**Written problem**
Each line below should be reproduced without any alteration.

**Information supplied**
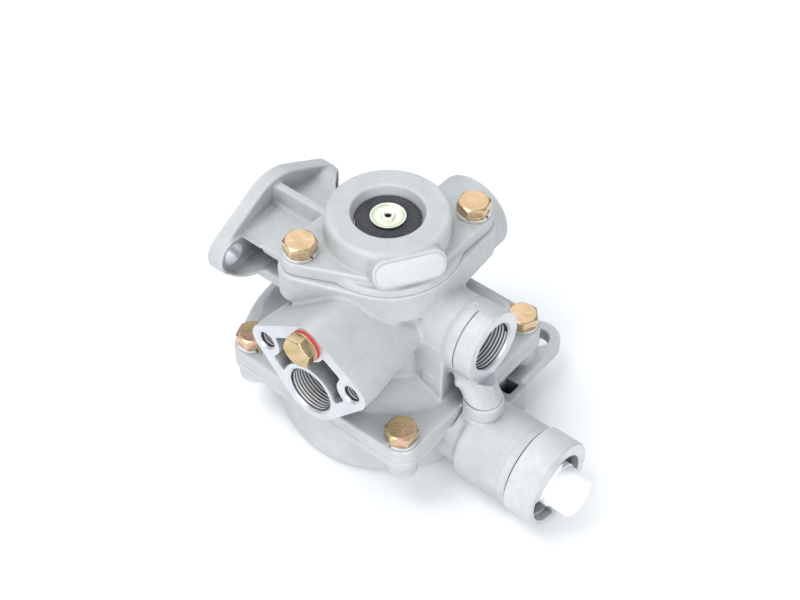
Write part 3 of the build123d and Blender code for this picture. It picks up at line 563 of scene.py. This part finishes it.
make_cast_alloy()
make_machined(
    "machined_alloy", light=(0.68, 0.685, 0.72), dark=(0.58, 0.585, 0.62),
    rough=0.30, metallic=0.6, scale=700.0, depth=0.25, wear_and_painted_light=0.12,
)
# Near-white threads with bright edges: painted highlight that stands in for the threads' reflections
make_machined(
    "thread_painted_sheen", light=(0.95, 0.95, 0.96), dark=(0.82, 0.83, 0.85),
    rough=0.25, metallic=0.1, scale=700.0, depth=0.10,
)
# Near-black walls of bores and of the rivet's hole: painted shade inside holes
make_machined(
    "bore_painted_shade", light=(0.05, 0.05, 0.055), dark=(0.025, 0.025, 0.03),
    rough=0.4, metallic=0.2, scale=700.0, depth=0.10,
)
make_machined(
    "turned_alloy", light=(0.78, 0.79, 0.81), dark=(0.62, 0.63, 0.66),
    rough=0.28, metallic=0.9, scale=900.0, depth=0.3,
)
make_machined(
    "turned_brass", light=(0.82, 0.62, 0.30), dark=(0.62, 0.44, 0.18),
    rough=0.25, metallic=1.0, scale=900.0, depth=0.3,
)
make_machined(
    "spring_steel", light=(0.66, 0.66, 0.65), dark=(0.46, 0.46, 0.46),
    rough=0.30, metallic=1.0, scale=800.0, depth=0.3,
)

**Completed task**
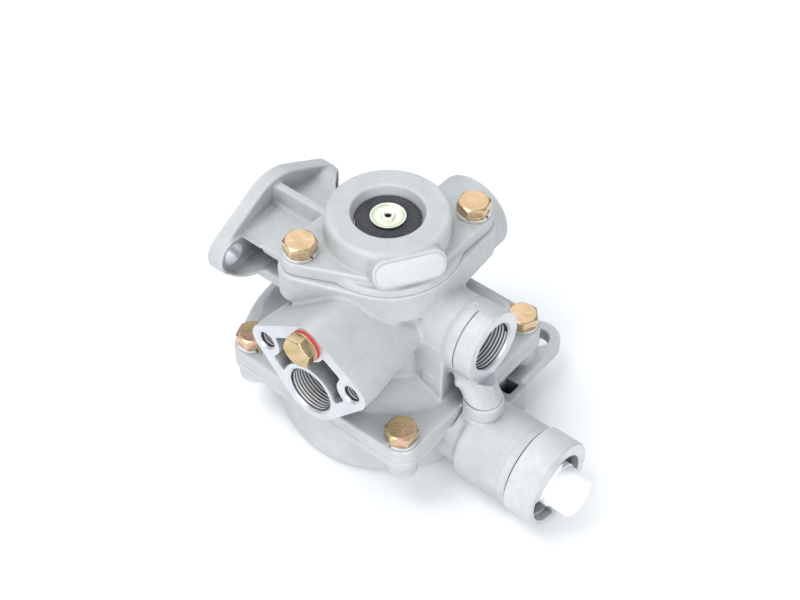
Write part 3 of the build123d and Blender code for this picture. It picks up at line 563 of scene.py. This part finishes it.
make_cast_alloy()
make_machined(
    "machined_alloy", light=(0.68, 0.685, 0.72), dark=(0.58, 0.585, 0.62),
    rough=0.30, metallic=0.6, scale=700.0, depth=0.25, wear_and_painted_light=0.12,
)
# Near-white threads with bright edges: painted highlight that stands in for the threads' reflections
make_machined(
    "thread_painted_sheen", light=(0.95, 0.95, 0.96), dark=(0.82, 0.83, 0.85),
    rough=0.25, metallic=0.1, scale=700.0, depth=0.10,
)
# Near-black walls of bores and of the rivet's hole: painted shade inside holes
make_machined(
    "bore_painted_shade", light=(0.05, 0.05, 0.055), dark=(0.025, 0.025, 0.03),
    rough=0.4, metallic=0.2, scale=700.0, depth=0.10,
)
make_machined(
    "turned_alloy", light=(0.78, 0.79, 0.81), dark=(0.62, 0.63, 0.66),
    rough=0.28, metallic=0.9, scale=900.0, depth=0.3,
)
make_machined(
    "turned_brass", light=(0.82, 0.62, 0.30), dark=(0.62, 0.44, 0.18),
    rough=0.25, metallic=1.0, scale=900.0, depth=0.3,
)
make_machined(
    "spring_steel", light=(0.66, 0.66, 0.65), dark=(0.46, 0.46, 0.46),
    rough=0.30, metallic=1.0, scale=800.0, depth=0.3,
)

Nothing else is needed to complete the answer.